Any other options I should be aware of?

What I have now:


----------



## TigerinFL (Mar 29, 2018)

FIMCO sprayers


----------



## craigdt (Apr 21, 2018)

TigerinFL said:


> FIMCO sprayers


I've looked at those and they appear to be basically the same Chinese parts that NorthStar and everyone else uses. (at least the ones they sell around here).

Im assuming you you've had good luck?


----------



## ForsheeMS (May 21, 2018)

IMO the old Fimco sprayers were great but the new ones not so much. Last year I bought the 31 gallon NorthStar and like it. Spray pattern takes a little while to get used to and it does have a pressure regulator which comes in handy for certain apps. I pull it with a ZTR also.


----------



## TigerinFL (Mar 29, 2018)

craigdt said:


> TigerinFL said:
> 
> 
> > FIMCO sprayers
> ...


i had one at our last house spraying 5 acres. it worked pretty good. any parts that needed replacing were easily found at Tractor Supply.


----------



## Delmarva Keith (May 12, 2018)

Have you thought about finding a way to mount the ATV setup to the back of a tractor (rather than a tow behind)?

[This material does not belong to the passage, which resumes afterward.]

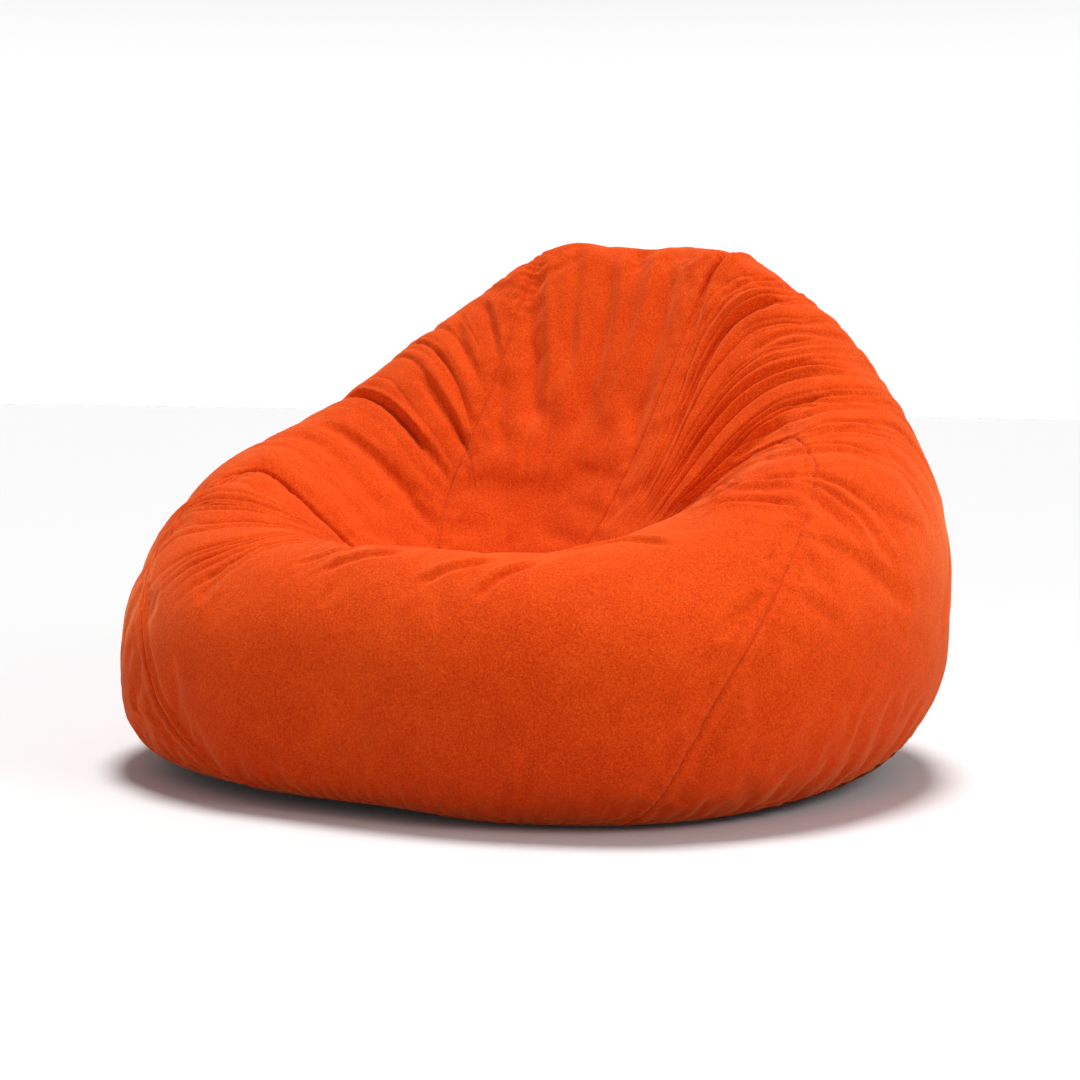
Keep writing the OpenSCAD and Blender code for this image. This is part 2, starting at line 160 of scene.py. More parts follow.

I'm sort of in the same boat as you - I need something that can get in and out of tight spots and turns, and provide even coverage. A permagreen is not in the budget cards. I'm getting too old to push out a lawn anymore. I've hesitated on getting a tow behind because I forsee problems with efficiently getting to all areas and coners, area blocked to direct accress by trees, etc.

I started eyeing up the garden tractor and thinking about mounting an ATV tank and boom on the back where grass catcher bags are intended to mount. I hope to get to that this Summer.

I ask if you've thought about that both as a suggestion and to get some ideas for good ways to do it if you are rhinking / have thought about it.


----------



## ABC123 (Jul 14, 2017)

I've found that if my spray pattern/boom matches how wide my mower stripes are the simpler and more accurate the applications can be.


----------



## gene_stl (Oct 29, 2017)

I recently bought the Sprayer Mate because I have a Lesco powered "Chariot" to drop it into. But it only has a nine gallon tank and I have to mix and load three times just to do my front lawn. I like the idea of hitching up a tow behind that I could mix/load one time. I also like the idea of having the spray trail rather than lead the mower or spreader.

I personally like the idea of a gasoline powered sprayer. Fimco and Northstar each have one though they are about $1,500.
The Northstar has a Honda engine and boomless sprayer and the Fimco has a boom but a Briggs engine. My preferences are Honda and a boom. There are backpacks with two cycle engine powered pumps and transplanting one of those or finding one with such an engine might be doable. But it ought to be pretty easy to use a 12volt powered pump if your zt is electric start and has an electrical system.

I don't see terribly much difference in the sprayers we are likely to be looking at except for details most of which you will discover after you buy them. They all look like they have similar hardware which comes from the same group of manufacturers. Unless you spend way more money and get into either a serious Ag rig or professional lawncare spray rig.


----------



## pennstater2005 (Jul 17, 2017)

I am seriously considering this for sometime in the future. With 15k and lots of landscaping I need something extremely versatile.

https://mowerboss.com/info/


----------



## craigdt (Apr 21, 2018)

pennstater2005 said:


> I am seriously considering this for sometime in the future. With 15k and lots of landscaping I need something extremely versatile.
> 
> https://mowerboss.com/info/


I basically did this with my Northstar back when I had a Troy Bilt.


----------